Electric boilers turn electricity directly into heat that is transferred to a home via water in radiators or underfloor heating. They have efficiencies of nearly 100% and modern versions - zero-emission boilers (ZEBs) are paired with a heat battery to store heat during periods when electricity prices are lower. Some electric boilers are able to provide domestic hot water for smaller properties, but ZEBs and larger properties require a water cylinder for domestic hot water provision.

Around 7 to 8% of households in the UK have electric-only heating, approximately 2.1 million households. Direct electric heating refers to a few different technologies, such as storage heaters, electric radiators, panel heaters or underfloor heating. They are most suited to smaller properties and flats. Households with direct electric heating are more likely to be in deep fuel poverty because of the high running costs. Direct electric heating technologies are not currently eligible for the Boiler Upgrade Scheme.
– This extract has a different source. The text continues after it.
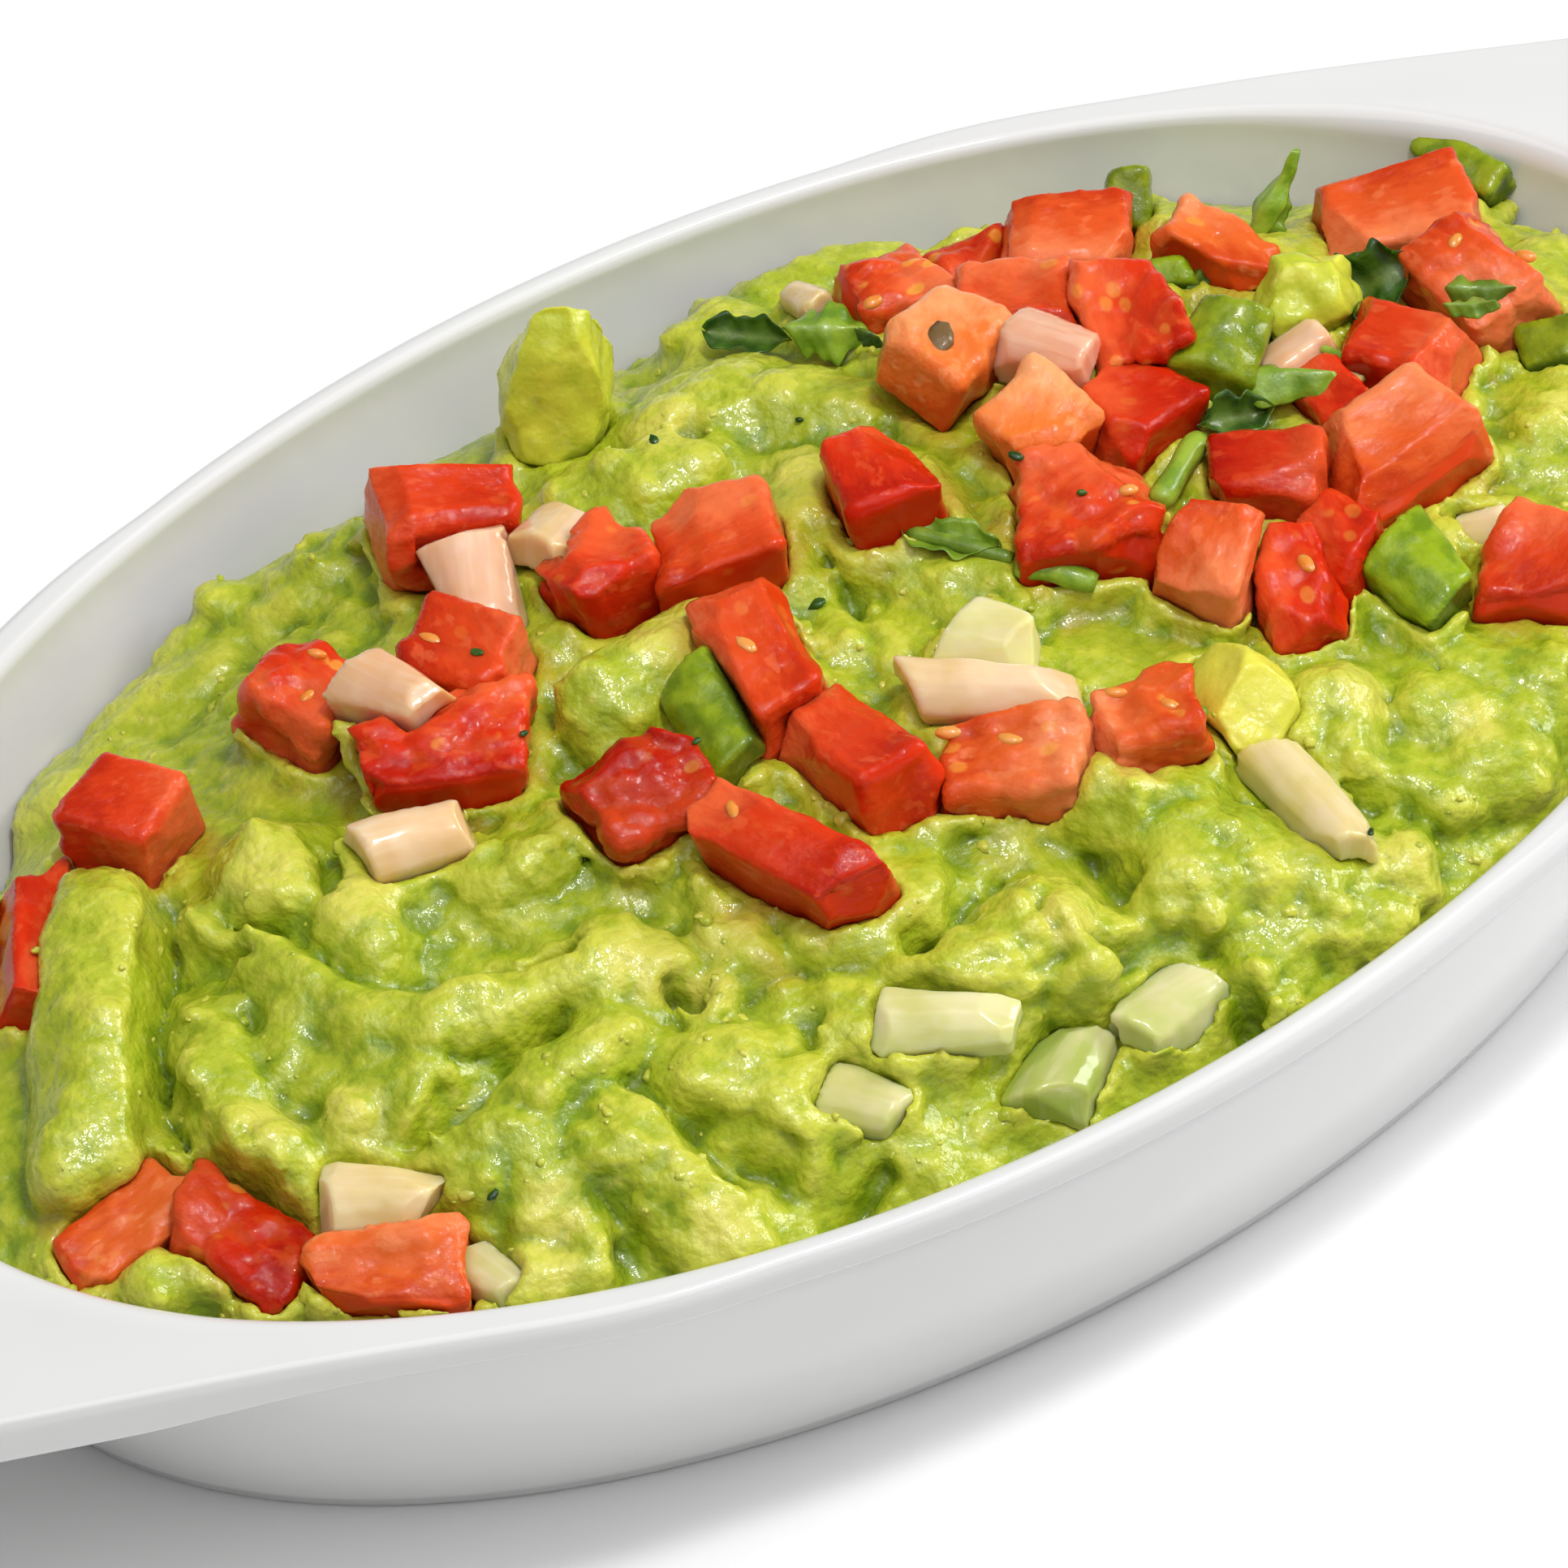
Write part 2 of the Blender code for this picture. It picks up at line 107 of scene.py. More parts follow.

Modern ZEBs cost between £8,000–£9,000 to install with potential additional costs if a hot water cylinder is required. Electric boilers have very high running costs because they are ~3 times less efficient than heat pumps and electricity is expensive. Running costs for ZEBs are significantly lower as they can utilise off-peak electricity prices. Installation disruption is around 1 to 2 days.

Gas boilers burn natural gas to heat water, which is then circulated through radiators or underfloor heating to warm the home. There are three main types of gas boilers.

Combi boilers provide heating and hot water on demand without the need for a water tank, making them suitable for smaller homes. System boilers require a hot water cylinder to store heated water. Conventional (or regular) boilers use both a hot water cylinder and a cold water tank, making them a better fit for larger homes with high water usage or older heating systems.

As natural gas is a fossil fuel, gas boilers are not compatible with net zero.